Le JDN a interrogé les plus grosses agences médias de l'Hexagone pour savoir ce qu'il en était. Du côté de Dentsu Aegis et GroupM, on botte en touche, demandant de poser directement la question aux clients. Mais chez Heroiks, IPG Mediabrands, Publicis Media et Jellyfish France, on confirmait lundi 29 juin au soir qu'aucun client n'avait décidé de stopper ses investissements sur Facebook. "C'est pour l'instant surtout un sujet US", estime Jean-Baptiste Rouet, chief programmatic officer de Publicis Media. "J'ai l'impression que nos clients attendent qu'un autre bouge avant de prendre eux-mêmes une décision sur le sujet", observe de son côté Salem Handoura, directeur du digital chez Heroiks. L'agence média, qui fait un point régulier sur la situation avec ses clients, reste à l'affût. "On a redoublé de vigilance concernant les réactions aux prises de parole de nos clients sur Facebook", admet Salem Handoura. Les commentaires accolés aux posts sponsorisés sont notamment scrutés de près.

L'inertie des annonceurs français tranche en tout cas avec l'agitation qui règne du côté de la filiale française de Facebook. Son patron, Laurent Solly, et la directrice du département agences, Séverine Six, ont eu un week-end plutôt chargé. "Ils ont multiplié les appels et mails pour rassurer leurs partenaires, rappelant les actions mises en place par Facebook", témoigne un patron d'agence. "J'ai reçu ce dimanche un mail long comme le bras qui énumère tous les investissements et les mesures qu'ils prennent contre la haine en ligne", révèle un autre.

"J'ai reçu ce dimanche un mail de Facebook long comme le bras qui énumère tous les investissements et les mesures qu'ils prennent contre la haine en ligne."

Parmi les récipiendaires de ce mail, l'Union des marques, l'association qui regroupe les principaux annonceurs français. "Le sujet n'est pas nouveau puisque nous avons remonté à plusieurs reprises le problème des propos haineux et de la violence en ligne auprès de Facebook", commente son directeur général, Jean-Luc Chetrit. Ce dernier rappelle que la tuerie de Christchurch, diffusée en live sur Facebook, avait occasionné de nombreux échanges avec la plateforme.
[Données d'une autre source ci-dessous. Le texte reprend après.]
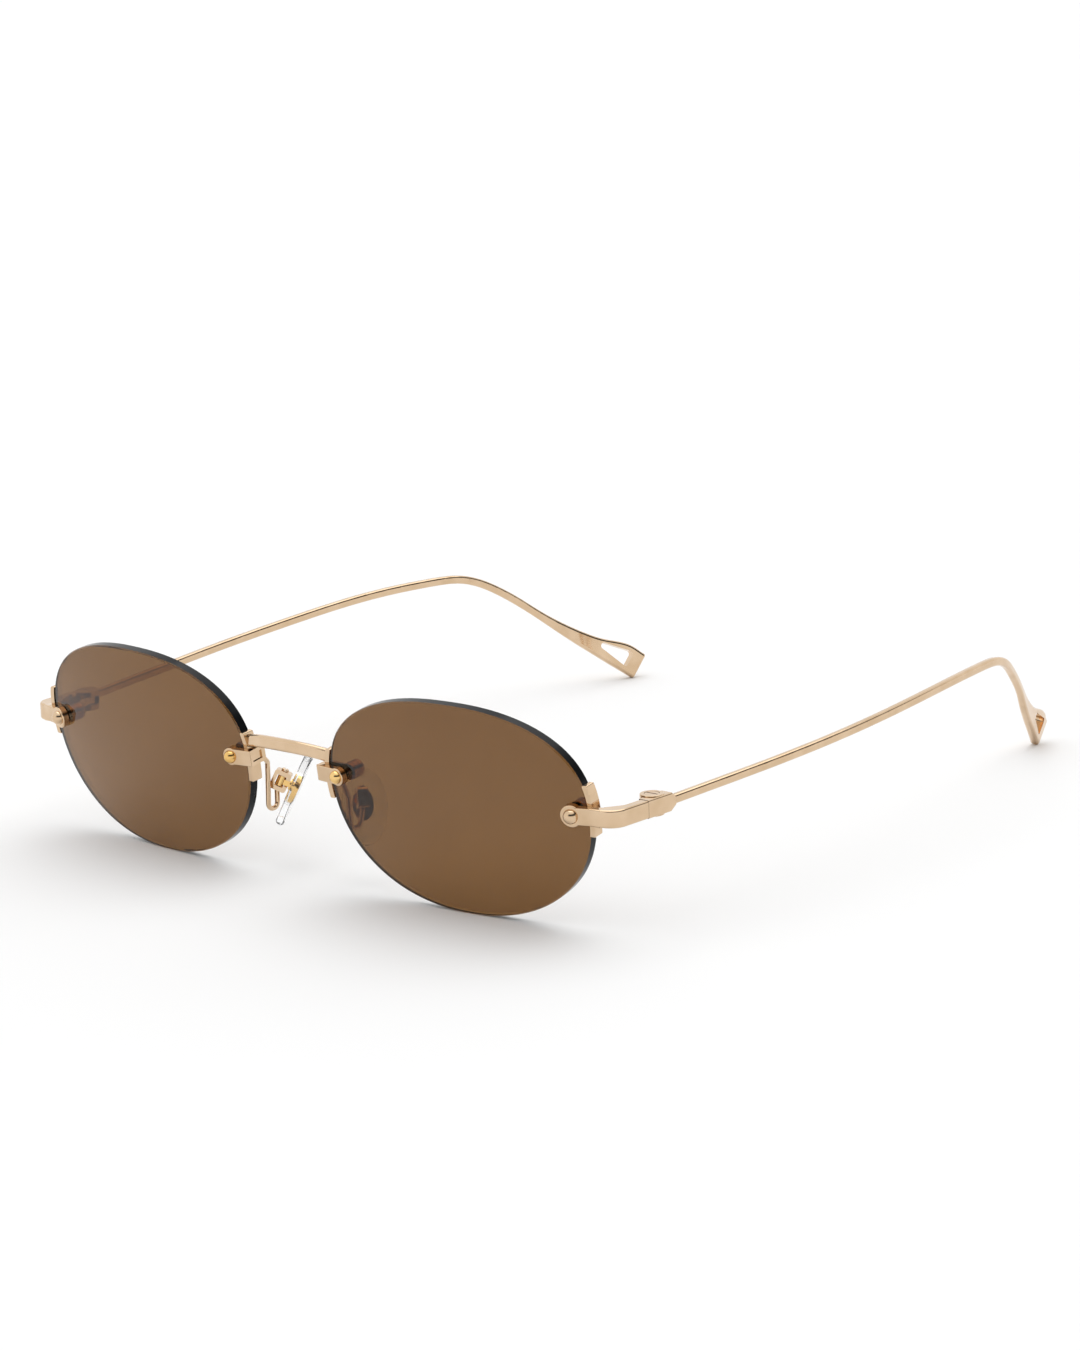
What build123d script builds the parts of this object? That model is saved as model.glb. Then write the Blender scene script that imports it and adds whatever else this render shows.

Ce nouvel épisode devrait occasionner une nouvelle explication, promet Jean-Luc Chetrit.

Pas d'appel au boycott à l'UDM

Pour l'Union des marques (UDM), il est en tout cas hors de question de prendre position sur le boycott. "Une association comme la nôtre n'a pas à orienter le marché de cette façon. Ce serait éthiquement discutable et cela contreviendrait au bon fonctionnement d'un marché concurrentiel comme celui de la publicité", estime Jean-Luc Chetrit. Le patron de l'UDM en appelle plutôt au dialogue et à la force de l'action collective. "Nous avons lancé avec la WFA (l'association des annonceurs dans le monde, ndlr) et certains acteurs du marché, dont Facebook, la Global Alliance for Responsible Medias pour améliorer la fiabilité et la sécurité de l'écosystème digital." Ce projet présenté il y a un an aux Cannes Lions doit permettre la mise en place de définitions communes sur la nature des propos haineux et les conditions d'une mesure indépendante. "Facebook est très coopératif sur le sujet et on espère faire des annonces d'ici la fin de l'année", précise Jean-Luc Chetrit.

"Je pense qu'il faut une réponse systémique à ce problème, au-delà des actions individuelles qui dure quelques mois", estime Jean-Luc Chetrit. Difficile de lui donner tort. Car l'action des quelques 200 annonceurs, si elle a eu un impact sur la valorisation boursière de Facebook (l'action a plongé de 8%), ne devrait pas en avoir beaucoup sur ses bénéfices. D'abord parce qu'elle est limitée dans le temps, ensuite, parce que 76% des revenus de Facebook sont générés par les petites et moyennes entreprises, selon une étude de la Deutsche Bank. Ce n'est d'ailleurs pas la première fois que Facebook fait l'objet d'un boycott de ce genre… "Il y avait déjà eu des coupes à l'époque du scandale Cambridge Analytica, même en France. Cela avait duré quelques jours, puis les investissements avaient repris comme avant…", se souvient Jean-Baptiste Rouet.